Combine the vacuum tube with magnetic levitation technology (maglev) and you’d catapult from high speed to “hyperloop” speed.

Magnetic levitation basically uses the “like” poles on electromagnets to repel two forces. This allows an object to “float,” thus eliminating friction. This is how current maglev train systems in Japan and China work — by magnetizing the train and the area underneath it.

Without friction, the ride is smoother, quieter, and the object can travel much faster. The Chinese system, for example, reaches speeds around 250 mph.

This is the second part of the Hyperloop. Put trains inside vacuum tunnels and propel them using maglev technology and you could achieve ridiculously high speeds.

One company working on the concept is Colorado’s ET3. CEO Daryl Oster calls its technology — Evacuated Tube Transport (ETT) — “space travel on Earth.” ETT’s 400-pound, six-person capsules are capable of hitting 370 mph in-state and 4,000 mph on international travel.

Oster’s optimism doesn’t end there. He says ETT could be up and running for global travel within 10 years. And the price? Based on a 2003 study, he says a 350-mph system would cost $2 million per mile — significantly cheaper than high-speed rail systems and road networks.

It’s not exactly teleportation… but it’s pretty darn close.

We’re talking about traveling at speeds of up to 4,000 mph.

Yes… you read that right.

Boston to San Francisco in four minutes? Well, not quite.

But shooting from the East Coast to the West Coast in less than an hour will be doable…

Or imagine jetting from New York to London in an hour…

And visiting places like Tokyo and Sydney would no longer be epic, 18-hour marathon journeys. Just hop into the Hyperloop and you’d be there in time for dinner.

Our world will shrink dramatically.

Now, you might think this idea is pure science fiction. Reserved for Doctor Who,Star Trek and Ray Bradbury books.

So is it possible? Elon Musk thinks so. And he’s not alone…

He  told AllThingsD in May that his Hyperloop involvement is based on the proposed high-speed train system between Los Angeles and San Francisco… which he says is actually the slowest and most expensive “bullet train” system in the world.

But he was tight-lipped about more details. Fortunately, we won’t have to wait long…

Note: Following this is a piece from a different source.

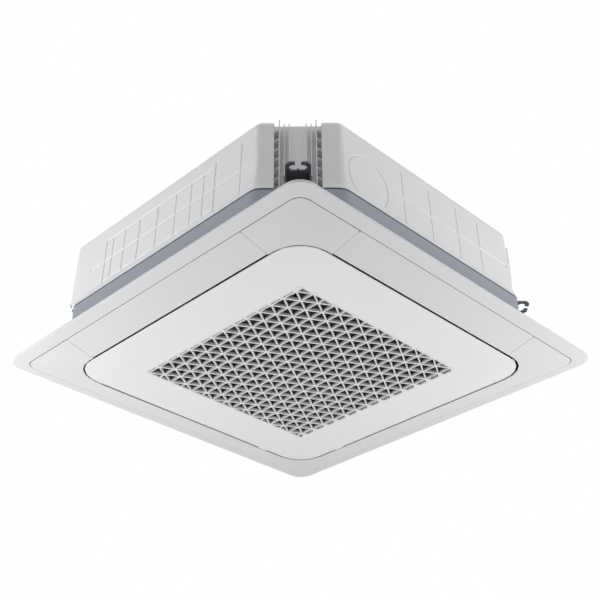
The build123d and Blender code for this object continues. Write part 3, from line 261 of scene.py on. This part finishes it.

Two weeks ago, Musk tweeted that he’ll “publish Hyperloop alpha design by Aug. 12.”

He’s promised to make it “open source,” as he “hates patents unless critical to company survival.”

And in keeping with his entrepreneurial spirit (Musk co-founded PayPal and is co-founder and CEO of electric car company Tesla Motors and private spaceflight company SpaceX), he wants partners who share his vision of “breakthrough tech done fast without wasting money on BS.”

Music to our ears! We’ll keep you posted on the progress of this exciting technology.